**Objective**
Count each line in which the word "that" appears. Reply with the total and nothing more.

**Information provided**
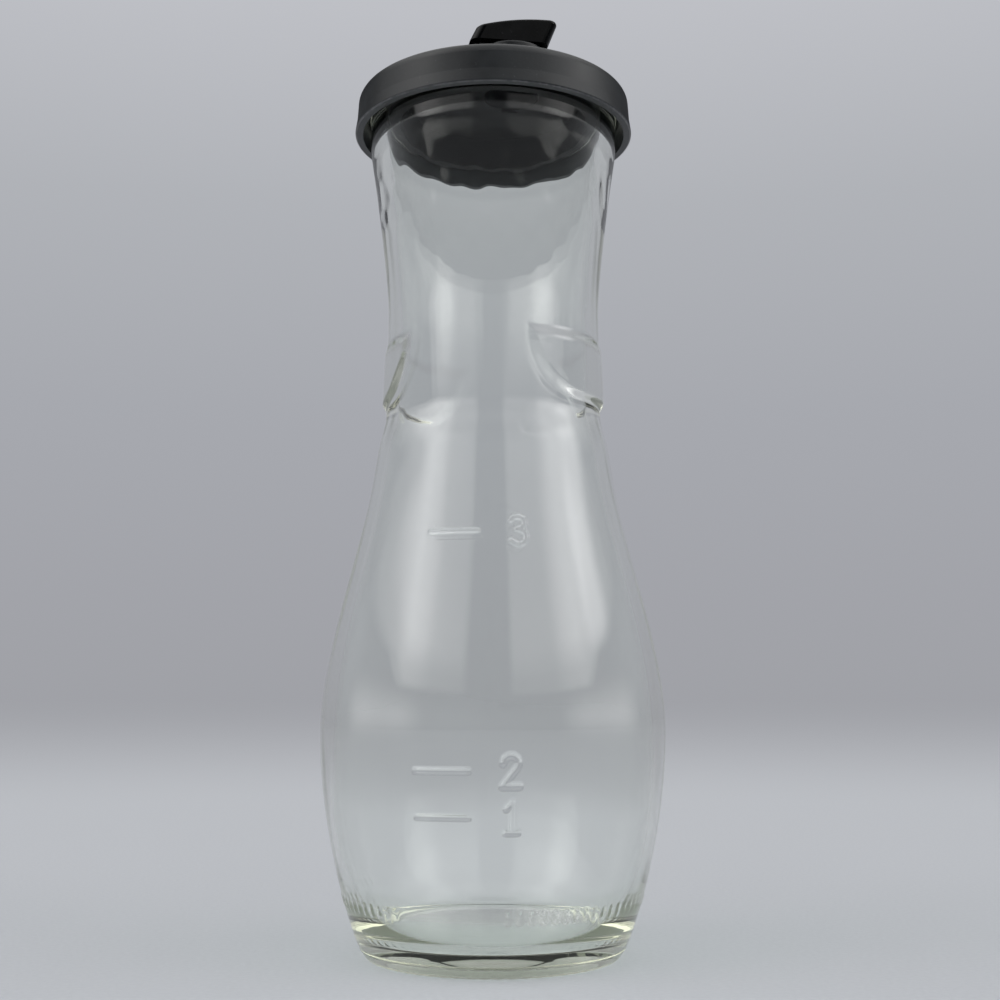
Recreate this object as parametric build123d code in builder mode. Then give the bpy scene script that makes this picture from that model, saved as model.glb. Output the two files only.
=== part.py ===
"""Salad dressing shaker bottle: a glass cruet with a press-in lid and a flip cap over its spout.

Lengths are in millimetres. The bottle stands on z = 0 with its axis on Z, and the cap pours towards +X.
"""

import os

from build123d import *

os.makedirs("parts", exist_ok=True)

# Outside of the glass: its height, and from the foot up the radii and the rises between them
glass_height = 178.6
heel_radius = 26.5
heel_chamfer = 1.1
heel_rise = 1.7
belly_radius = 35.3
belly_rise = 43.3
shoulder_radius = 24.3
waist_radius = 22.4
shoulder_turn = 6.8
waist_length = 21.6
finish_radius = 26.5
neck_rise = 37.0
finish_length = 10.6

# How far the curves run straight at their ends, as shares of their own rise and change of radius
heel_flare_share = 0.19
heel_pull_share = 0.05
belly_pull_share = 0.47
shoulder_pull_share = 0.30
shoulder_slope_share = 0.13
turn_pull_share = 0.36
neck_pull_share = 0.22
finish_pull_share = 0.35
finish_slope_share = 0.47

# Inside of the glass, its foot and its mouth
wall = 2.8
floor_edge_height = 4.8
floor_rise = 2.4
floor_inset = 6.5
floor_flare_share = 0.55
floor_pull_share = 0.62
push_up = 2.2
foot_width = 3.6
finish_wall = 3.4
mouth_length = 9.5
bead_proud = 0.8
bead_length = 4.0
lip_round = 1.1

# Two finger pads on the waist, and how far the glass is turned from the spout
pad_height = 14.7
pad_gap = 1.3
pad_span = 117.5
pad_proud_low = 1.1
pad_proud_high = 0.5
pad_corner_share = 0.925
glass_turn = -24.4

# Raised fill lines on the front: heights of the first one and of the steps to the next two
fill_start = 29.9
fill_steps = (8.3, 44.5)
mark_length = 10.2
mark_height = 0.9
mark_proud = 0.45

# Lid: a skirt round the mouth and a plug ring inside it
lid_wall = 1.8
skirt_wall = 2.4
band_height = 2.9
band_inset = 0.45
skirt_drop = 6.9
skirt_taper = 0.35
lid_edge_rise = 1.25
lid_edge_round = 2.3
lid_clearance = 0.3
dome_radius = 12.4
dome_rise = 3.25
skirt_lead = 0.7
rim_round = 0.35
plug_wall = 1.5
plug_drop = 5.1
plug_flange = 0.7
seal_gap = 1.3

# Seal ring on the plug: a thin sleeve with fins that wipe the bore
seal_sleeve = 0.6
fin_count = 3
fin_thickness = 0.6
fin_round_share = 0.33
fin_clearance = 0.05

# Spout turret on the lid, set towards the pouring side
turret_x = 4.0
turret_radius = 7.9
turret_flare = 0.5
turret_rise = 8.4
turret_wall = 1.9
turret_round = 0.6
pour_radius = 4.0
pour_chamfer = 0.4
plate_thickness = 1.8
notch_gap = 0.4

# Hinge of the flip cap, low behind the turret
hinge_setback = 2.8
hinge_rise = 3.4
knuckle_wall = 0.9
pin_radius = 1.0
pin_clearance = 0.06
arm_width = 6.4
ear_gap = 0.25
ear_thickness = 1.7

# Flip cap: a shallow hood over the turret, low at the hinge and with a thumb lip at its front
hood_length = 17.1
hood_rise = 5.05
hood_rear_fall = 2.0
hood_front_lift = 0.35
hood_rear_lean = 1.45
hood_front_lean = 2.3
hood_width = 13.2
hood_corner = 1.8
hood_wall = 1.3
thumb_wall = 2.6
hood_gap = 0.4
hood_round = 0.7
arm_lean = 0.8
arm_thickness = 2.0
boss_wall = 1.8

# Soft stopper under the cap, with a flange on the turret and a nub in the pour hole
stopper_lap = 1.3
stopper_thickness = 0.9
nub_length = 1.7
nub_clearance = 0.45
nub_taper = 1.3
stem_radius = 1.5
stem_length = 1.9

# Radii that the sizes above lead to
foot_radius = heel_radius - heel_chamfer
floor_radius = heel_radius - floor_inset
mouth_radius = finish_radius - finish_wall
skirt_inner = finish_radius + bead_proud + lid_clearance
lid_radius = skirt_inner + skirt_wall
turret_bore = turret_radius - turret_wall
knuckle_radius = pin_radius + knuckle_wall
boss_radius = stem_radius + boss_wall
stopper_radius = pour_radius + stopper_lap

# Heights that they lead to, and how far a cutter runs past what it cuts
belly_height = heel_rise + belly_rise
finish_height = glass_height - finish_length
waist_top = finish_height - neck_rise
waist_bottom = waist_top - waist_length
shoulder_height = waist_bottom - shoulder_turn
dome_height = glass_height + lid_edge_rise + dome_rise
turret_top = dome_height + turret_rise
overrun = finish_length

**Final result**
4